Having pest problems lately? According to local pest companies, business is up by 20 percent for some. There are several reasons why, and the drought and a warm winter are the biggies.
With our warm winters, there wasn’t enough weather to freeze critters like fleas. So now we are seeing more fleas in our homes and on our animals. I went online to see what kind of natural flea repellents I could find.
Eucalyptus leaves came in as a good repellent. Borax was another solution. Sprinkle some Borax on your carpet, let it sit for a couple of days and then vacuum. It was also recommended to sprinkle Borax around the perimeter of your home and fence. Borax can be toxic, so it is important that you vacuum it up before exposing children and pets to it. Cedar chips can be used around your yard, home and pet’s bed as well.
For your pets, try this remedy: 3-5 drops of cedar oil or lavender oil; 1-3 tablespoons of water; bandana or your dog’s collar and an eyedropper (optional). Mix together and apply about 5-10 drops on either side of the bandana. Rub it together and tie that bandana on your pooch’s neck. Re-apply once a week.
There were several other suggestions on natural flea repellents, which are most likely cheaper and hopefully better for you, your family and your pets. Thanks to the internet you can peruse these remedies all day long!
Next are ants. Apparently they need moisture to survive and with our lawns going gold they are moving in closer to the home. Perhaps you have noticed an ant infestation at your home. Try cinnamon. Put ground cinnamon where they are coming in, and you should see instant results.

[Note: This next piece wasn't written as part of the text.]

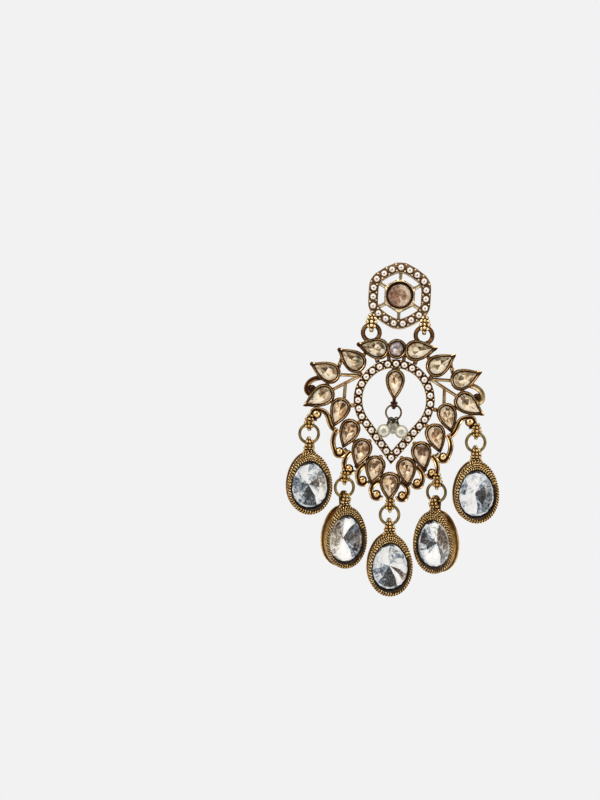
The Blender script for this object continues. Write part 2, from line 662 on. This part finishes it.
def crownPatina(sides, crown, flank, narrow):
    # bright along the front of a wire, dark down its flanks
    return [flank - (flank - crown) * max(0.0, sin(angle)) ** narrow for angle in angles(sides)]


def scrollPath(start, pullA, pullB, ball, r, first, last):
    # a curve up to the turn, then round the ball
    ends = (start, pullA, pullB, polar(r, radians(first), ball))
    path = []
    for k in range(31):
        t, u = k / 30, 1 - k / 30
        shares = (u ** 3, 3 * u * u * t, 3 * u * t * t, t ** 3)
        path.append(tuple(sum(s * p[axis] for s, p in zip(shares, ends)) for axis in (0, 1)))
    return path + [polar(r, radians(first + (last - first) * k / 26), ball) for k in range(1, 27)]


hornPath = [  # along the leaf, to its outer side, half width: the point past the stone
    (0.1, -0.02, 0.66), (0.38, 0.0, 0.6), (0.64, 0.04, 0.5), (0.86, 0.08, 0.37),
    (1.02, 0.13, 0.23), (1.13, 0.18, 0.11), (1.18, 0.21, 0.03),
]
hornSection = mirrored([  # share of the half width, share of the height, rounding
    (-1, 0, 0), (-1, 0.7, 0), (-0.85, 1, 0.42), (-0.45, 1, 0.12)], [(0, 1, 0)])
hornPatina = [0.8, 0.7, 0.7, 0.75, 0.5, 0.15, 0.0, 0.1, 0.5]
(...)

Some suggested using a mixture of Borax, sugar and water. A paste is created and set out for the ants to bring back to their nest. Again, Borax can be toxic, so be sure it is out of reach of your pets and children.
Diatomaceous earth (DE), (food grade bought at a natural foods store) has also been mentioned as a deterrent for ants and fleas. I am unfamiliar with it, but wanted to mention it in case you know about it.
Alright, so I couldn’t get by without mentioning water. I’ve noticed a lot of trees turning brown and bushes starting to wilt. Please remember to water your trees and shrubs. Set up a drip system, do what you have to, but we need to save our trees!
Lawns are replaceable, but our trees are so important to us. They produce oxygen and provide shade we so desperately need during these hot summer days. I have a couple of camellia plants whose leaves are turning brown. I thought it was the hot weather we had but was told I need to water them more. Guilty! When I water with my recycled water, I totally forget about them so I can see how people are forgetting about their trees.
So here is my plea for the trees. Please, remember to water them. Oaks and other native plants may not need it but if you have planted trees and shrubs that are not native to our area, then please remember to give them some water. You’ll be grateful for it when the drought is over…whenever that is.